Is there a way to force Halide not to generate code which use vector instructions?

463 views Asked by At

We have implemented few algorithms using Halide language which uses arctan like trigonometric functions. But for the instrumentation purposes we want to force Halide not to generated vector instructions.

We are using visual c++ in windows and cl compiler in Visual Studio 2013 tool chain. So far trying to force cl using /arch:IA32 but it still generate vector instructions.

Is there a way to force this somehow from Halide language side or any way to intercept math library calls and there we can ask Halide to use arctan functions written by us which are not optimized to use vector instructions.

2

There are 2 answers

1
Zalman Stern On

Generally Halide will not generate any code for atan and the implementation will come from the system math library (libm). (This is not true for all math routines as we provide internal implementations for some, but usually this is made explicit via names such as fast_log, fast_exp, etc.) To override this, you would generally provide your own implementation of libm or atan (and atan2, etc.), but Halide may allow you to define atan_f32 and atan_f64 to do the override. This may be advantageous as those should be declared with weak linkage, though that likely does not work on Windows. You could also change the definitions of these routines in src/runtime/posix_math.ll to point to your own.

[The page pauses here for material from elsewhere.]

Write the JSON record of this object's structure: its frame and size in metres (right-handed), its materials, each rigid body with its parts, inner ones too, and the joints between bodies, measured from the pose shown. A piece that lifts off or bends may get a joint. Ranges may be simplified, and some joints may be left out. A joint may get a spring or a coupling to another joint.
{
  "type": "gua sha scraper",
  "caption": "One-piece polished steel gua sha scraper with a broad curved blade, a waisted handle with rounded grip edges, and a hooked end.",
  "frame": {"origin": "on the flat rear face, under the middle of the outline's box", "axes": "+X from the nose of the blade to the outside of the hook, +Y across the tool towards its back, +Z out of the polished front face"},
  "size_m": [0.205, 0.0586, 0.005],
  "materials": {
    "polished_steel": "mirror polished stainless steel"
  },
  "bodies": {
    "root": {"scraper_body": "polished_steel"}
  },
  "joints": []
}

In general Halide will only generate vectorized code if the schedule says to do so. However, llvm has automatic vectorization passes that can generate vector instructions. On x86_64, the SIMD instructions will generally be used for scalar floating-point computation. On 32-bit x86, if you do not turn on any of the x86 SIMD flags in the Target (e.g. none of SSE41, AVX, etc.) then we should set the llvm target machine to disallow SIMD instructions entirely. But that will not affect stuff in libm unless you take measures to do so at final link time.

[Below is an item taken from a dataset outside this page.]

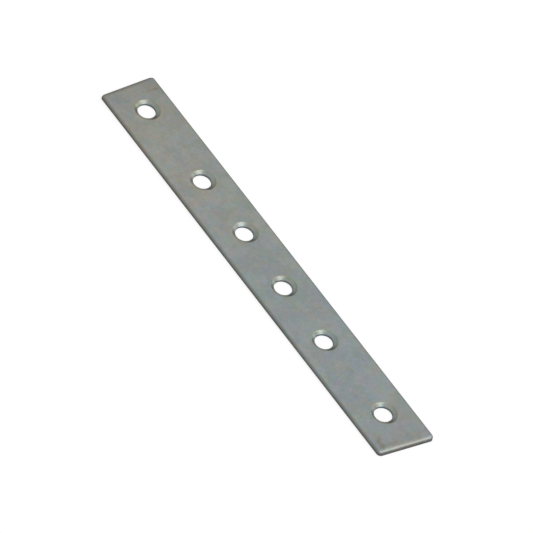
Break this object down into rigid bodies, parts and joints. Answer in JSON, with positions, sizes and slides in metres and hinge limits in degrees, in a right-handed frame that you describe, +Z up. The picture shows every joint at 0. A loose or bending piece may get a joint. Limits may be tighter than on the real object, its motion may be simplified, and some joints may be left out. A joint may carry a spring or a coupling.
{
  "type": "mending plate",
  "caption": "Flat zinc-plated steel bar with rolled upper edges and a row of countersunk screw holes along it, for joining timber end to end.",
  "frame": {"origin": "on the centre line, halfway along, on the underside", "axes": "+X along the bar towards the end with the longer plain stretch, +Y across it, +Z up out of the face the screws enter"},
  "size_m": [0.1508, 0.019, 0.0015],
  "materials": {
    "zinc_plated_steel": "satin bright zinc plate, faintly mottled"
  },
  "bodies": {
    "root": {"mending_plate": "zinc_plated_steel"}
  },
  "joints": []
}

You can also use HalideExtern to declare a call to a routine of your own choosing and use that instead of atan.

0
Ashish Uthama On

You ought to be able to set the target to be, say, host-x86-64 which should prevent Halide from using any vectorization (i.e using sse4/avx* instructions).

If you are using AOT with generators, look at: http://halide-lang.org/tutorials/tutorial_lesson_15_generators_usage.html The my_first_generator_basic should not be using any SIMD instructions.

Not too familar with JIT, but this example shows how to set the target while JITing: https://github.com/halide/Halide/wiki/Minimal-GPU-example You should be able to use a similar approach to specify the target as x86-64.